If robots are to become a common sight in homes and public spaces, they will need to respond more intuitively to human actions and behave in ways that are easier for humans to understand. This week, at the 2009 IEEE Human-Robot Interaction (HRI) conference, in La Jolla, CA, researchers will present recent progress toward these twin goals.
Several research teams are exploring ways for robots to both recognize and mimic the subtle, nonverbal side of human communication: eye movements, physical contact, and gestures. Mastering these social subtleties could help machines convey meanings to supplement speech and better respond to human needs and commands. This could be crucial if robots are ever to fulfill their potential as personal assistants, teaching aides, and health-care helpers, say those involved.
Scientists from Carnegie Mellon University will present details of experiments involving a robot that uses eye movement to help guide the flow of a conversation with more than one person. Developed in collaboration with researchers from Japan’s Osaka University and from ATR Intelligent Robotics and Communication Laboratory, this trick could prove particularly useful for robots that act as receptionists in buildings or malls, or as guides for museums or parks, the scientists say.
“The goal is [to] use human communication mechanisms in robots so that humans interpret behaviors correctly and respond to them in an appropriate way,” says Bilge Mutlu, a member of the team from Carnegie Mellon. After all, Mutlu notes, “we don’t want to create an antisocial, shy robot.”
The robot used for the experiments, called Robovie, was developed previously at ATR. To give Robovie the ability to combine gaze with speech, the researchers first developed a model of the way that people use their eyes during a conversation or a discussion. They studied the social-cognition literature to develop predictive models, and then refined these models by collecting data from laboratory observations. Finally, the group incorporated this data into the software that controls Robovie in different conversational settings.
During the experiments, Robovie played the role of a travel agent, greeting participants, introducing itself, and then asking a series of questions to determine where the participants would like to travel. Three conversational scenarios were also tested: addressing one participant while ignoring the other; addressing one participant while acknowledging the other as a bystander with quick glances; and addressing both participants equally, with equal amounts of eye contact.

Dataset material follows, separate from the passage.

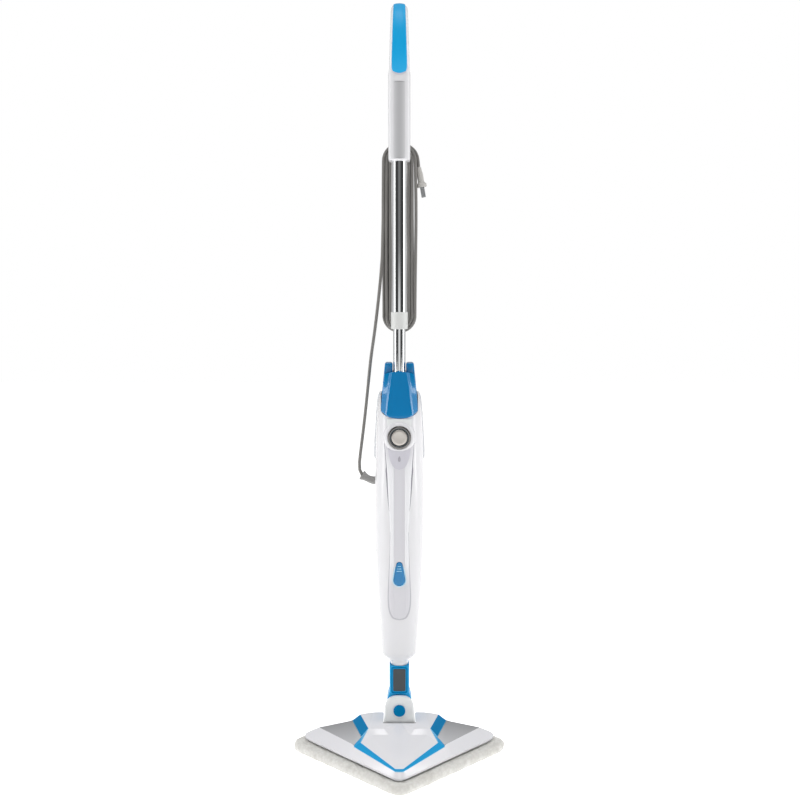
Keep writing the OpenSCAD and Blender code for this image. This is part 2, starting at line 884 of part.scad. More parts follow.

The team found that Robovie was able to guide the flow of a conversation effectively. Those at whom the robot gazed for longer took more turns speaking, those to whom Robovie sent acknowledging glances spoke less, and those who were ignored completely spoke the least. This pattern was consistent about 97 percent of the time. The researchers say that future work will combine the robot’s gaze with other nonverbal cues, including gestures.
Another team at the conference is focusing on simple physical contact. Using a small, remote-controlled humanoid robot, scientists from the Netherlands conducted an experiment in which they showed volunteers the robot attempting to assist a person using a computer. The volunteers described the robot as less machine-like and more dependable when it proactively offered help and engaged in physical contact with, for instance, a shoulder pat or a high five. “We showed that how behaviors such as proactiveness and touch are combined matters,” says Henriette Cramer, a researcher and PhD candidate at the University of Amsterdam, who will present the findings tomorrow. She says that the goal of her team’s research is to find out when and what kind of physical contact works. “We think touch is an important aspect of interaction and we want to further explore its effects, especially in combination with other social behaviors,” she adds.
“We’re really looking at building into these robots very humanlike social abilities,” says Brian Scassellati, a professor who studies human-robot interaction at Yale University and who is the program co-chair for HRI 2009. The field of human-robot interaction is young but growing rapidly, says Scassellati, and it is revealing much about human social psychology. “It’s only really in the last 10 years or so that we’ve had the computational and perceptual capability on these machines to really make a difference,” he notes.